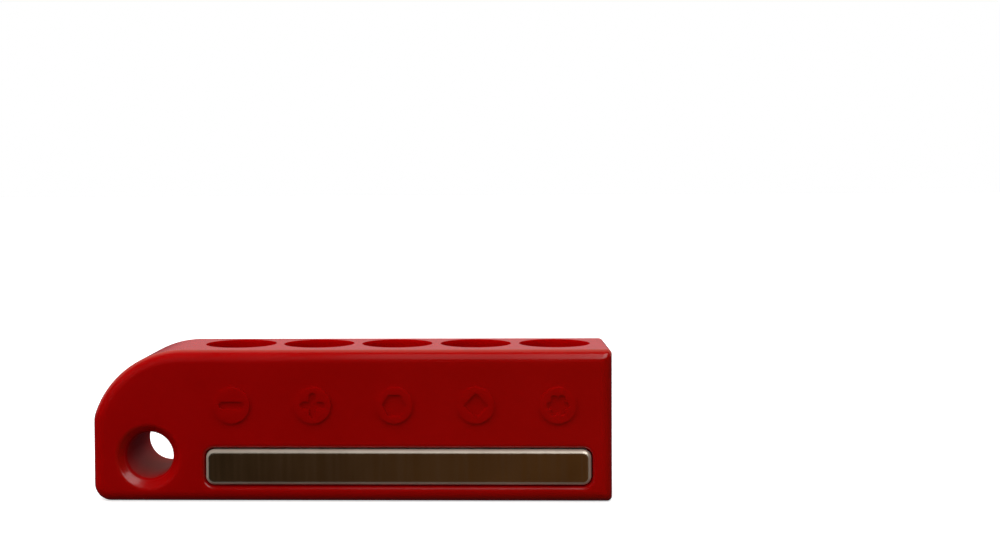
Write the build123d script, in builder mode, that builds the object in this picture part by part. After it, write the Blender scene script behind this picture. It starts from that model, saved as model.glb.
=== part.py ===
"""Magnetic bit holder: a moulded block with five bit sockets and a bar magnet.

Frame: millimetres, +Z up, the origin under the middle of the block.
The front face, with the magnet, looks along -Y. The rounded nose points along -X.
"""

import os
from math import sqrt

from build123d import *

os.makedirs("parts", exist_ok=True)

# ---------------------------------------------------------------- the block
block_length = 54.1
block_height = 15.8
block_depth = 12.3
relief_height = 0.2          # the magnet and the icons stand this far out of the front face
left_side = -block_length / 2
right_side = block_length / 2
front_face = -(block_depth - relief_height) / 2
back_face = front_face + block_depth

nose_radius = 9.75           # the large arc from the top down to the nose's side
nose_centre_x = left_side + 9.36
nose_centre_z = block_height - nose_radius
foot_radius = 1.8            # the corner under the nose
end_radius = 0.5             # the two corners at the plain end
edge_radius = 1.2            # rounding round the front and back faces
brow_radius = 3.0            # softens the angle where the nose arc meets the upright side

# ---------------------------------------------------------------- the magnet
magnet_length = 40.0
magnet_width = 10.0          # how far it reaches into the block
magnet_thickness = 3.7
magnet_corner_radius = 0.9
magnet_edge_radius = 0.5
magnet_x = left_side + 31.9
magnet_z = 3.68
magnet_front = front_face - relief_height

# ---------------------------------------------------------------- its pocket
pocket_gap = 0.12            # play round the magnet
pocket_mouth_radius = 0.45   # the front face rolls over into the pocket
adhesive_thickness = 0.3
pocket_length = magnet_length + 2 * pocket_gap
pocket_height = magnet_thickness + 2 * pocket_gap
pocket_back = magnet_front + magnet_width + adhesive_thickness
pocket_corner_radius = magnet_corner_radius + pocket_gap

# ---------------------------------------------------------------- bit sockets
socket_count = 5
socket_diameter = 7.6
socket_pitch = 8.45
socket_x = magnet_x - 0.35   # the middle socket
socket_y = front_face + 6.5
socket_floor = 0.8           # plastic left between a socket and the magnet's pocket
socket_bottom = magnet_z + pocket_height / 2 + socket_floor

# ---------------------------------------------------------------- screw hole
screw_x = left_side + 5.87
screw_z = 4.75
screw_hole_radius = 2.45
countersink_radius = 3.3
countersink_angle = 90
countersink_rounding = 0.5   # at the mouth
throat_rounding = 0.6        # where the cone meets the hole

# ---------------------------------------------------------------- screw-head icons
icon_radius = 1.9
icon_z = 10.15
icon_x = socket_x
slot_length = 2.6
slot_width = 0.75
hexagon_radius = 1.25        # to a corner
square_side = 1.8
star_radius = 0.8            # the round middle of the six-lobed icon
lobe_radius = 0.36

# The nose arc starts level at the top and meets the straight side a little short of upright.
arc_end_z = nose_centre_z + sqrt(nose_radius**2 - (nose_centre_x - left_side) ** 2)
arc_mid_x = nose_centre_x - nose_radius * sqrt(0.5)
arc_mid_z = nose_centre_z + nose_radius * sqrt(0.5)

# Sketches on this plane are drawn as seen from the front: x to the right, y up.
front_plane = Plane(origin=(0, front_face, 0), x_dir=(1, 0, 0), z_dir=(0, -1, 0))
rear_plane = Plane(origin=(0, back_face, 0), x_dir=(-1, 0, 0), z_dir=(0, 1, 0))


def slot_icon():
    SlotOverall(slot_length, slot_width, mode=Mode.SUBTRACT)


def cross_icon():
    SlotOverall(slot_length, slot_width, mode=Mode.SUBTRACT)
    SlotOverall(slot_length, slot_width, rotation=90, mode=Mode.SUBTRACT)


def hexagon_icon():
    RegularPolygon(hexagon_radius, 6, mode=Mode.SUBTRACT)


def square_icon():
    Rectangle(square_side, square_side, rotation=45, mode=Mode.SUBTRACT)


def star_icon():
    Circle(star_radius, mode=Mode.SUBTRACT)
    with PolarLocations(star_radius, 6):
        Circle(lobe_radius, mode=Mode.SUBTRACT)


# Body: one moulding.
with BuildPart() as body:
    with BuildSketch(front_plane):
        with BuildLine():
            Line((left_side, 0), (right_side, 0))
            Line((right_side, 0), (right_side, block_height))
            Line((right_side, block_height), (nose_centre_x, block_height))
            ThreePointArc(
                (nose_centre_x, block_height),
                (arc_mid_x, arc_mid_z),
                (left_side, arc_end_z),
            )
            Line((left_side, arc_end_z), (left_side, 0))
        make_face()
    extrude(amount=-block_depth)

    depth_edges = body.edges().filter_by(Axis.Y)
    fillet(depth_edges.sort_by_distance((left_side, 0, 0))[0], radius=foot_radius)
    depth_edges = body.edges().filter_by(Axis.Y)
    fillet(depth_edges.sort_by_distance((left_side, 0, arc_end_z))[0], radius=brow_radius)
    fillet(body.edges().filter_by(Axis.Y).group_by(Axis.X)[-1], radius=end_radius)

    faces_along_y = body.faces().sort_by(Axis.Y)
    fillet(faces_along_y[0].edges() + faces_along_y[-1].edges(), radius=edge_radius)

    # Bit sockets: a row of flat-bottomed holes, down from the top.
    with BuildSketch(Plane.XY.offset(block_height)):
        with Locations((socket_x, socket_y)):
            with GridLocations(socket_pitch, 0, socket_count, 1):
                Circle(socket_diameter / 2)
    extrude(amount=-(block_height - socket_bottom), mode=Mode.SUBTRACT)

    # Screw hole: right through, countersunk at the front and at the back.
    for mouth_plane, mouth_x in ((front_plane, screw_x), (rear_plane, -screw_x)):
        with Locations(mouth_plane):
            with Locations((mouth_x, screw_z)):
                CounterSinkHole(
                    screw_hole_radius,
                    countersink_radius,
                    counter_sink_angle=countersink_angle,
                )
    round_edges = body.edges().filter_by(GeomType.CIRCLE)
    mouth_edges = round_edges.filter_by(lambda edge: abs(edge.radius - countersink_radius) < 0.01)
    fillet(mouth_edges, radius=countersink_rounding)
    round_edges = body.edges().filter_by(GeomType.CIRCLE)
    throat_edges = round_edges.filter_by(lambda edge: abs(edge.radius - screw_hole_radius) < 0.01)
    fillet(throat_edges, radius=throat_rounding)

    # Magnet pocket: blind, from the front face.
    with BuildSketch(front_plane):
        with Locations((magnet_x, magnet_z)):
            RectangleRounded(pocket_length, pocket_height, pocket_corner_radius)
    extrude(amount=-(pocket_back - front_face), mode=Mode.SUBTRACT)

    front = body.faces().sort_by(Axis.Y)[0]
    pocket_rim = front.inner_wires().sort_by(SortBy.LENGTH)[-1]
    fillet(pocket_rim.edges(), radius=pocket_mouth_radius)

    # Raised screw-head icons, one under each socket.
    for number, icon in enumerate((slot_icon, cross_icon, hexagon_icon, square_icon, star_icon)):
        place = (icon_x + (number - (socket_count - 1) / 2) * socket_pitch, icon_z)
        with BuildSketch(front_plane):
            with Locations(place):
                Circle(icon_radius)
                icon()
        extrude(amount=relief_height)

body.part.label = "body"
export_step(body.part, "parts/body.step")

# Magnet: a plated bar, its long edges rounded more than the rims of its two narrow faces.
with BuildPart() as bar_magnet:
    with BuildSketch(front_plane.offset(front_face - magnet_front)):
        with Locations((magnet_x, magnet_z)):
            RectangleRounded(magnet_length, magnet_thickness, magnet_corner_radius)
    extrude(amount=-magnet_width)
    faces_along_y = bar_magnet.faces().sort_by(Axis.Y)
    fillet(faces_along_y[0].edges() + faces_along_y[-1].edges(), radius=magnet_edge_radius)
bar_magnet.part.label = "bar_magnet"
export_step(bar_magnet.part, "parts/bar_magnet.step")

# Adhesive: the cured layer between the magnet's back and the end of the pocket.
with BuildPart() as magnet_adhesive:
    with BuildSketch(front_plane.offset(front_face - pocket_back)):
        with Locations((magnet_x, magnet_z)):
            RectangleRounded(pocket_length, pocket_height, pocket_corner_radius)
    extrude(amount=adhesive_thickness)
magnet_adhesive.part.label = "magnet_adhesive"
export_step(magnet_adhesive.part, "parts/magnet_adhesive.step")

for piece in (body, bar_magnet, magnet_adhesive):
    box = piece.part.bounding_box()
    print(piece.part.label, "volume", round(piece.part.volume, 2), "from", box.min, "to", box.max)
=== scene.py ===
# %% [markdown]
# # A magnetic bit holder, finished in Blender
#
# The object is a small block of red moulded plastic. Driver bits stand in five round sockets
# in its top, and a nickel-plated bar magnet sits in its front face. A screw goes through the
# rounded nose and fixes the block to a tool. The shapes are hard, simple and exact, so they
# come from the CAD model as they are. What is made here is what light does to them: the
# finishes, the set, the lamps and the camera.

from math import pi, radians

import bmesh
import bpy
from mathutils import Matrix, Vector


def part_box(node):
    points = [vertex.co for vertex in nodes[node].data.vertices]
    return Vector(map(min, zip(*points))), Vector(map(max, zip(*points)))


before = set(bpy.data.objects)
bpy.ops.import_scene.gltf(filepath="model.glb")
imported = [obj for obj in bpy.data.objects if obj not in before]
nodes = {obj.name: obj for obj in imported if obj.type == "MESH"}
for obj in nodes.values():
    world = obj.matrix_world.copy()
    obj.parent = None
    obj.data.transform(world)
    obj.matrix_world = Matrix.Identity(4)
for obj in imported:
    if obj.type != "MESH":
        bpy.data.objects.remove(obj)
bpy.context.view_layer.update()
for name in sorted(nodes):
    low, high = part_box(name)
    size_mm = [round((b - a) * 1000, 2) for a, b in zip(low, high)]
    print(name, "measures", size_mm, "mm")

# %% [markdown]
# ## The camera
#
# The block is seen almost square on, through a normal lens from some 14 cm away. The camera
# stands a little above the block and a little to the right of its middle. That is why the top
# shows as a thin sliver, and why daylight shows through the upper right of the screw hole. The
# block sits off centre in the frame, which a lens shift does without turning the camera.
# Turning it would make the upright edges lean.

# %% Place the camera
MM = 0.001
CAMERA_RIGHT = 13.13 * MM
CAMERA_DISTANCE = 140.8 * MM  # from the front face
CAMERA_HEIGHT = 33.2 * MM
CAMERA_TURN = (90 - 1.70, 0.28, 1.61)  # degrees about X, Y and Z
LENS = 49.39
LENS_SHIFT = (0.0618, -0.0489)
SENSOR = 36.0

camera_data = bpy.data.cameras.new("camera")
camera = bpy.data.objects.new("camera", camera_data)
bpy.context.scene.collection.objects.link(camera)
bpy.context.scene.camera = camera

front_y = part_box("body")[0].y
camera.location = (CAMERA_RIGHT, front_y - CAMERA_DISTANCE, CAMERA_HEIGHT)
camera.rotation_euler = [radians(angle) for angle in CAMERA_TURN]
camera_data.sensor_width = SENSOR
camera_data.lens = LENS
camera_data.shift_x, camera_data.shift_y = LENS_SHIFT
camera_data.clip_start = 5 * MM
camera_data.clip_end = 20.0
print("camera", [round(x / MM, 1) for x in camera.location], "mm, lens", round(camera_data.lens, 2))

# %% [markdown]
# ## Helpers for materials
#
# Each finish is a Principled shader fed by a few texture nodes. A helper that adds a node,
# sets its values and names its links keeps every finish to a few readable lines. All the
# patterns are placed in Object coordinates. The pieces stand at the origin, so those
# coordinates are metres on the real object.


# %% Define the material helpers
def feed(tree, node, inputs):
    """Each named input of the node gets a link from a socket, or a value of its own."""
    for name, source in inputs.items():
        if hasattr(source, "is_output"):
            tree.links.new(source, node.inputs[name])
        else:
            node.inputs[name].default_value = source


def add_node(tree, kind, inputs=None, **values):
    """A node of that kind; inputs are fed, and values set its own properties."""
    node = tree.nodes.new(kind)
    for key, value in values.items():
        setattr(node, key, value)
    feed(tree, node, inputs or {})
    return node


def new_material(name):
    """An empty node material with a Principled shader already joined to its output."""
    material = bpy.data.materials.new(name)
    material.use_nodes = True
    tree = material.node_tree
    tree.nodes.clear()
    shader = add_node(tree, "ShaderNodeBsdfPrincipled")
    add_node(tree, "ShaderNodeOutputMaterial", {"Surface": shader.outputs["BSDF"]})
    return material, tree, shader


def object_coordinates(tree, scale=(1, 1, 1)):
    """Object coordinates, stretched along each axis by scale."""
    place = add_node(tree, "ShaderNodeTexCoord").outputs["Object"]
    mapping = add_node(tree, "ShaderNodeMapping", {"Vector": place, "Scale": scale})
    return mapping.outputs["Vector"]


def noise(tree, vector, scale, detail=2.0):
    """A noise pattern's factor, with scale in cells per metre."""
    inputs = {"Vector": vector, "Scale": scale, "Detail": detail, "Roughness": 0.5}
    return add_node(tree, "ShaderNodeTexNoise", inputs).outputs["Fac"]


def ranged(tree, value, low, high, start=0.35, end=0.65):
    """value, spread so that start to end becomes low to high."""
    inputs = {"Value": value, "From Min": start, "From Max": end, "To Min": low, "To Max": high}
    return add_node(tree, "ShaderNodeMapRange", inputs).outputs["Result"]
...
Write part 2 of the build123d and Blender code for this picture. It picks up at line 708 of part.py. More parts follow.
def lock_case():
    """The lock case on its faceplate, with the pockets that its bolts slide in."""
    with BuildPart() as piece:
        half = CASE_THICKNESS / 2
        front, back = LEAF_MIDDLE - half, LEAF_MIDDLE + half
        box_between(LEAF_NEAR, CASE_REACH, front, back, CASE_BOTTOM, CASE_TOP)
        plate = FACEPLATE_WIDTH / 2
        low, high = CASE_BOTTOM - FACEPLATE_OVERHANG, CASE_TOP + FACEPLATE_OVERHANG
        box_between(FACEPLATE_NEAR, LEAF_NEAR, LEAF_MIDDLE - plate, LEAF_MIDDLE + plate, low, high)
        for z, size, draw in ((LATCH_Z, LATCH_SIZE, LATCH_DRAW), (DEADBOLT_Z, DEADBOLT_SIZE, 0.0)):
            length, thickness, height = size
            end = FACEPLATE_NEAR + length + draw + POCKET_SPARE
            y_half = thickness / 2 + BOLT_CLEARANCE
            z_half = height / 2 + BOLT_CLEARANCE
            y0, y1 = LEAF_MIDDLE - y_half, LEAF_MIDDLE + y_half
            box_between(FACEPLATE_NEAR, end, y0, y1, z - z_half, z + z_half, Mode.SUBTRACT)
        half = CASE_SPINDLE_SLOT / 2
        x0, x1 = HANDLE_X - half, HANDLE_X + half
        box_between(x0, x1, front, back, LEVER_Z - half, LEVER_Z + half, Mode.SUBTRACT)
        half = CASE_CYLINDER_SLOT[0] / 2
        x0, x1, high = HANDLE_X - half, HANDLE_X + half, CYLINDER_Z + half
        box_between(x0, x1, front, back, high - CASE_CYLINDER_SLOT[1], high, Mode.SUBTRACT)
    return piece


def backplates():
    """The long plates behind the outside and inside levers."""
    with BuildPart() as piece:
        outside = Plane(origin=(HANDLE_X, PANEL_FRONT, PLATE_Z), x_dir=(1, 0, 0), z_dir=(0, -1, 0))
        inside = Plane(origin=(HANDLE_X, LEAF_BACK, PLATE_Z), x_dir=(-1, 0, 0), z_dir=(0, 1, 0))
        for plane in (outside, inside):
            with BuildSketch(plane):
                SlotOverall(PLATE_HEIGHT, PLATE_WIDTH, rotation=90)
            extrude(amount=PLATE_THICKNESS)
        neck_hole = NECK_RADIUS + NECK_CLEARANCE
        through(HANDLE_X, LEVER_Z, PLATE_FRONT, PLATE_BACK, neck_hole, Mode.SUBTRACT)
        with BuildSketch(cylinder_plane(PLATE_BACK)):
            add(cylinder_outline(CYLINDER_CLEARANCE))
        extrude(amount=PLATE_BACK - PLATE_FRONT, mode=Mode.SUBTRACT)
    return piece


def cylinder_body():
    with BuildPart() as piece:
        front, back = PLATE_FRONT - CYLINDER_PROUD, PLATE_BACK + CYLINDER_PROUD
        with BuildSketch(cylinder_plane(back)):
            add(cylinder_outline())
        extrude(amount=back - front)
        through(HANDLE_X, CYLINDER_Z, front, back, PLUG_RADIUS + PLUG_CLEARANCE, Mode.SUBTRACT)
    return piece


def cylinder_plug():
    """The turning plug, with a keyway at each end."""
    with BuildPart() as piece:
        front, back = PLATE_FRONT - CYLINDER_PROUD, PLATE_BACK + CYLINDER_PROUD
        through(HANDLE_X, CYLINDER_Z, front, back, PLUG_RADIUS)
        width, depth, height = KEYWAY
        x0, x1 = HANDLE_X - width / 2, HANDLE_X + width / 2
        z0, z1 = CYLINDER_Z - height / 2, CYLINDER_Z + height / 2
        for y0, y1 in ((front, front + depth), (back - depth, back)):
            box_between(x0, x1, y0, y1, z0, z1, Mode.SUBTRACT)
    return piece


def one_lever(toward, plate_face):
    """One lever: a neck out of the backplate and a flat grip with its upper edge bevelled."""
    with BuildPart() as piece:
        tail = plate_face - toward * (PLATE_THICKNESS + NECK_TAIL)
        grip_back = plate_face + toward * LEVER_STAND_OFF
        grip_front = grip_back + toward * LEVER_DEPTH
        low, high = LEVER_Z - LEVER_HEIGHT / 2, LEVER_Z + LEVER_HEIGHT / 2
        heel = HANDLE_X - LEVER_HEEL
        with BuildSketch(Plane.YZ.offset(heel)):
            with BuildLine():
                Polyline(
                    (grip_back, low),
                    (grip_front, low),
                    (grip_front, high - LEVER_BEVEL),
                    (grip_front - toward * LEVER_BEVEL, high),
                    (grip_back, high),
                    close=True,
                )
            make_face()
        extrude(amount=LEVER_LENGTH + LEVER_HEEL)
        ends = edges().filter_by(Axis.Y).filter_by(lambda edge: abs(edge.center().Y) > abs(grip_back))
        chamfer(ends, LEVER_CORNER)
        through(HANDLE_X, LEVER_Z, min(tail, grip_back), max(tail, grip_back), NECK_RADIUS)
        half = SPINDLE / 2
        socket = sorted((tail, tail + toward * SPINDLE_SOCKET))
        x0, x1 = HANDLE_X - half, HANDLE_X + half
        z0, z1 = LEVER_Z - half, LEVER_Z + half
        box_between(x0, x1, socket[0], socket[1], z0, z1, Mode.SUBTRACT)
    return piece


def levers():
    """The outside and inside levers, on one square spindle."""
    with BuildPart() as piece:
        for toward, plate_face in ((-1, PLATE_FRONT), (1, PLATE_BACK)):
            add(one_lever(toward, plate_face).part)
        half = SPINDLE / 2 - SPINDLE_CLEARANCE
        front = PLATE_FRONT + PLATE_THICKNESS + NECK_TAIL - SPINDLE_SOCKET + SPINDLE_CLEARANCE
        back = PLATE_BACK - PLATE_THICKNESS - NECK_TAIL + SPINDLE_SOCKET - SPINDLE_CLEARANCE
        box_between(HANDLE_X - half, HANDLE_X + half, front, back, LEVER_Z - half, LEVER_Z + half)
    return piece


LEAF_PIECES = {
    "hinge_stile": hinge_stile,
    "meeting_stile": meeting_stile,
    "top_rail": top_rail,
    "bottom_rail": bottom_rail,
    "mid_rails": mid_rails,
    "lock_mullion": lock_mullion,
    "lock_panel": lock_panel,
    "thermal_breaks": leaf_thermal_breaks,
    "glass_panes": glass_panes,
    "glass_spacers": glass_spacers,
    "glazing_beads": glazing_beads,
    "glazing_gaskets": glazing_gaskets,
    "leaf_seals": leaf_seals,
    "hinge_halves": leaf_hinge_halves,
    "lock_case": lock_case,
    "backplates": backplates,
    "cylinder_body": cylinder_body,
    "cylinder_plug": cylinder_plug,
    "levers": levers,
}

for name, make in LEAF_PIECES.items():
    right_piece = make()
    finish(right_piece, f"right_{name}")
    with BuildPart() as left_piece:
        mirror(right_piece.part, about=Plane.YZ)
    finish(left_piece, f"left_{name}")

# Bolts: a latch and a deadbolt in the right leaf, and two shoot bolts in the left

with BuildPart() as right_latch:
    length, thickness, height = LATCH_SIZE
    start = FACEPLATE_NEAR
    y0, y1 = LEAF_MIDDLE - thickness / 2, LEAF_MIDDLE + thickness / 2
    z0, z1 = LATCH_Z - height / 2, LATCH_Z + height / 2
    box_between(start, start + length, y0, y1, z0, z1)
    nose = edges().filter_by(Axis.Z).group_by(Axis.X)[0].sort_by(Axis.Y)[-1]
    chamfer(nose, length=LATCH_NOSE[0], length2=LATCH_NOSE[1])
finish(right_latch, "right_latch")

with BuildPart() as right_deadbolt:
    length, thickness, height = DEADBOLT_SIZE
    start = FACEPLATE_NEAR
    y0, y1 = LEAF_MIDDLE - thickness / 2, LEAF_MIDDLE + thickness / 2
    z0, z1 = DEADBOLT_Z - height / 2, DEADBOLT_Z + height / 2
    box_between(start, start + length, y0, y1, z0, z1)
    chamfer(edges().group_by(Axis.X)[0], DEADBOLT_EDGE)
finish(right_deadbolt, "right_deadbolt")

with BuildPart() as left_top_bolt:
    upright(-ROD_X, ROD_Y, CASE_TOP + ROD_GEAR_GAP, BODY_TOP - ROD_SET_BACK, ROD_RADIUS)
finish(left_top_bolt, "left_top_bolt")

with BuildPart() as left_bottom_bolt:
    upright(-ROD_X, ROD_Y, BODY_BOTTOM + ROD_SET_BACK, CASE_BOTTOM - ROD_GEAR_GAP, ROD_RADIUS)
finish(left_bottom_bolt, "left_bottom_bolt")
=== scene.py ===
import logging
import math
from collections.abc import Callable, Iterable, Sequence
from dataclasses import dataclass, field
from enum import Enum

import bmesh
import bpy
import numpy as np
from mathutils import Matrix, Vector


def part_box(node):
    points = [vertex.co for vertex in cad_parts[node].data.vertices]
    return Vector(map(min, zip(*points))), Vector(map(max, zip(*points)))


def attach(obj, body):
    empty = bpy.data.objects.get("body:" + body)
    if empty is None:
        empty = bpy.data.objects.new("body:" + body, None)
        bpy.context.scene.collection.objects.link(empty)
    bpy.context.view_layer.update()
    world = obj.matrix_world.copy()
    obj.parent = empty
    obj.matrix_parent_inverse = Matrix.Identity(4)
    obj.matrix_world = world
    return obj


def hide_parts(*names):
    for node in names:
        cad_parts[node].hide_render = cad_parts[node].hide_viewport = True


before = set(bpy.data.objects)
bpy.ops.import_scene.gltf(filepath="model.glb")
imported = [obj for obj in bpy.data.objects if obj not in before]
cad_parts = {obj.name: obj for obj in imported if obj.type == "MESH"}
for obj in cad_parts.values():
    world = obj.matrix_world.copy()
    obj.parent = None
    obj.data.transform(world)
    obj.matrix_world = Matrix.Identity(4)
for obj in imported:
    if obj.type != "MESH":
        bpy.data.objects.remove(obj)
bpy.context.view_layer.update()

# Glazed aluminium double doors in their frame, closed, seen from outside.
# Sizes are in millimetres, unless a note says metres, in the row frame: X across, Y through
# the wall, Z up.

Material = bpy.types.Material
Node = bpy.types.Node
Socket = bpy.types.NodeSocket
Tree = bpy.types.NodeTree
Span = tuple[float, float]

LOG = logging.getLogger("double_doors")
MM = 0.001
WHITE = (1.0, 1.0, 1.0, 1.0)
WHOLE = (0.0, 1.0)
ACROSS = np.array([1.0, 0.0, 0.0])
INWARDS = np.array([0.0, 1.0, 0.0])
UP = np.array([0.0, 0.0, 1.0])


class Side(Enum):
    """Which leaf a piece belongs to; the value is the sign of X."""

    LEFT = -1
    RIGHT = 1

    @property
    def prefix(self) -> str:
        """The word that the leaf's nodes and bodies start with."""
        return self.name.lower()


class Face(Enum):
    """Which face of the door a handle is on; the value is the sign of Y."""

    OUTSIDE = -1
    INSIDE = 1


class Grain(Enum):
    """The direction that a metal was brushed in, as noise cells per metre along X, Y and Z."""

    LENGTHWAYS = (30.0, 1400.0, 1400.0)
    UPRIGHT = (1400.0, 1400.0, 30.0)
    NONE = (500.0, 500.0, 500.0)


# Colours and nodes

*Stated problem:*
Return all lines containing the word "Write".

*Completed task:*
Write the build123d script, in builder mode, that builds the object in this picture part by part. After it, write the Blender scene script behind this picture. It starts from that model, saved as model.glb.
Write part 2 of the build123d and Blender code for this picture. It picks up at line 708 of part.py. More parts follow.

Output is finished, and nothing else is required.